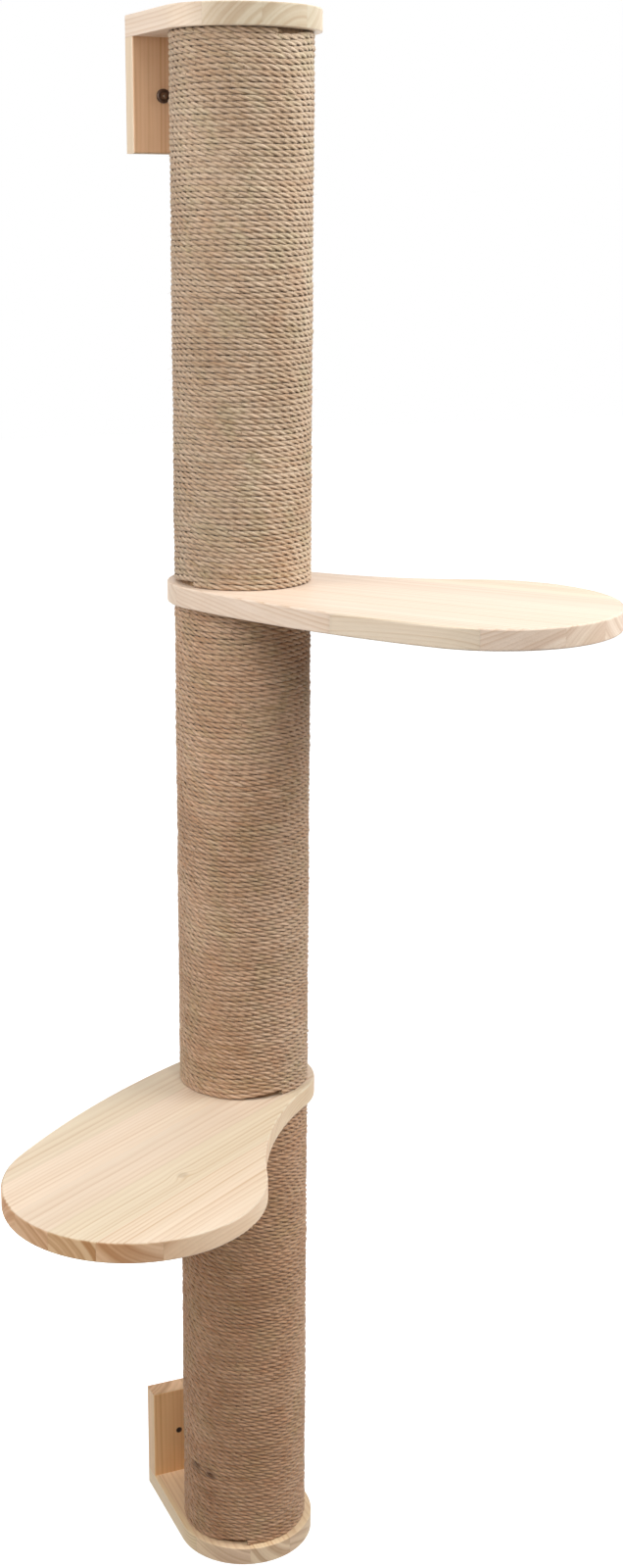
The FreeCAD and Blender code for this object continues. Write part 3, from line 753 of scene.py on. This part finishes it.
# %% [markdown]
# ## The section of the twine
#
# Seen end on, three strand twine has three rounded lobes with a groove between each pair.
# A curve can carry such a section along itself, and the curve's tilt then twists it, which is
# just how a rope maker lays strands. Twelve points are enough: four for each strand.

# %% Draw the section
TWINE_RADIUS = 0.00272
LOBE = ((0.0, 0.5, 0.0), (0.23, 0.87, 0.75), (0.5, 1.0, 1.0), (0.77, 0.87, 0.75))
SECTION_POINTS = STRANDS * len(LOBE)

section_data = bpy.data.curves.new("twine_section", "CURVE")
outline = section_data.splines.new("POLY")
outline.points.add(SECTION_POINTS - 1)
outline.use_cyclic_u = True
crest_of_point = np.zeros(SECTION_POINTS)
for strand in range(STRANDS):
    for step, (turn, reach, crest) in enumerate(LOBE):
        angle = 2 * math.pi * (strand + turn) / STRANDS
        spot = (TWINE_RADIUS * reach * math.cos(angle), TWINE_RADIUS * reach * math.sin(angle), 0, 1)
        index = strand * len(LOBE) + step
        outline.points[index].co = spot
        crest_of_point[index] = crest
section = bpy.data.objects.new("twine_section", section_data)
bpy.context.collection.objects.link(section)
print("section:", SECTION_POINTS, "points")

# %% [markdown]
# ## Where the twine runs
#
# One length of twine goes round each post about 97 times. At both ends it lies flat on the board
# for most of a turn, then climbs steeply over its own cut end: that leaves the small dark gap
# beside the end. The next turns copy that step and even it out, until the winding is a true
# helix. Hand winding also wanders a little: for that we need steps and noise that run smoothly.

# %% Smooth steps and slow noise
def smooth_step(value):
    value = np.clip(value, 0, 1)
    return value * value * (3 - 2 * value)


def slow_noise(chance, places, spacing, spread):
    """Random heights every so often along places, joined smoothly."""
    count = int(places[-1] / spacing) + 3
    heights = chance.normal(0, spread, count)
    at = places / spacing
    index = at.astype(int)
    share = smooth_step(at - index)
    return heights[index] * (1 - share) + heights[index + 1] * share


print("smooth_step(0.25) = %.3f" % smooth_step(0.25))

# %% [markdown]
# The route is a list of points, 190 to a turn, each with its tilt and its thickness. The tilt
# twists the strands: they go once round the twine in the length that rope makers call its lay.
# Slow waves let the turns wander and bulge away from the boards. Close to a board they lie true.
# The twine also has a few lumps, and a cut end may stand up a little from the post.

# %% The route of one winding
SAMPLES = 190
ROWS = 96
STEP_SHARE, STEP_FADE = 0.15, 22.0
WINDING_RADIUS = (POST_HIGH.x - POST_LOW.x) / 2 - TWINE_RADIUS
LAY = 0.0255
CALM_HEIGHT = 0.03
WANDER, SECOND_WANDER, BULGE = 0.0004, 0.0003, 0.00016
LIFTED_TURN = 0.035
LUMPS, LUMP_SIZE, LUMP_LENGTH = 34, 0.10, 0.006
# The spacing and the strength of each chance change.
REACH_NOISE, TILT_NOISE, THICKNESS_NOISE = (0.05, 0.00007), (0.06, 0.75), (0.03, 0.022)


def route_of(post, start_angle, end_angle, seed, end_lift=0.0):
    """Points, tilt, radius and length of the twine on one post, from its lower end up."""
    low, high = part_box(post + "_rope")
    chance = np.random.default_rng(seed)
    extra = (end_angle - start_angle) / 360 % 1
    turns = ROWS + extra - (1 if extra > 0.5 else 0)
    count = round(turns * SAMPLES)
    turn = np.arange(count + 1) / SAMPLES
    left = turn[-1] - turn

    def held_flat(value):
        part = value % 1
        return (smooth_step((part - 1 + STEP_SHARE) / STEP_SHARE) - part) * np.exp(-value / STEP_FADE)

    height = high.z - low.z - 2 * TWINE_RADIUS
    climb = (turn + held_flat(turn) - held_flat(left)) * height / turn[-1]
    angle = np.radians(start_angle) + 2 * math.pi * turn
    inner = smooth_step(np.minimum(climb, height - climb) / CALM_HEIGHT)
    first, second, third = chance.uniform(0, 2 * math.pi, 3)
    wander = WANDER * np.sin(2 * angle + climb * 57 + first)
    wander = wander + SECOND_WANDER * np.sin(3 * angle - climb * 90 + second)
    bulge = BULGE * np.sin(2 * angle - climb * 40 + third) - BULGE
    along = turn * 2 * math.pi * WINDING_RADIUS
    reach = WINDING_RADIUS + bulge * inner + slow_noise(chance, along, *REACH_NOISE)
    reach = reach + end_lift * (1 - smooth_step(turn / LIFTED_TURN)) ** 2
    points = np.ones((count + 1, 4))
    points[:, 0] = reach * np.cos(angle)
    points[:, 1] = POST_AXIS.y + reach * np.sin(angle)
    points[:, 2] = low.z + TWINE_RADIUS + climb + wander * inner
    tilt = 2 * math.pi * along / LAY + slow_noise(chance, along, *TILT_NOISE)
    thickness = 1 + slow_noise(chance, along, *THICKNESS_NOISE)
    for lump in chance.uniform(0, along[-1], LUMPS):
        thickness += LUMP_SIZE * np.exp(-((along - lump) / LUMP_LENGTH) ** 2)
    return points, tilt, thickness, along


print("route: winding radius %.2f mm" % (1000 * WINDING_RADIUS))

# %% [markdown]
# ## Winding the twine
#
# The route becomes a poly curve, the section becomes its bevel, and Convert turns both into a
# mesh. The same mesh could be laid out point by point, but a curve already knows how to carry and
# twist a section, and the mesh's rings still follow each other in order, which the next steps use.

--

* _EXERCISE AIM_
Count the lines that hold the string "from" and state that number alone.

* _FINAL RESULT_
4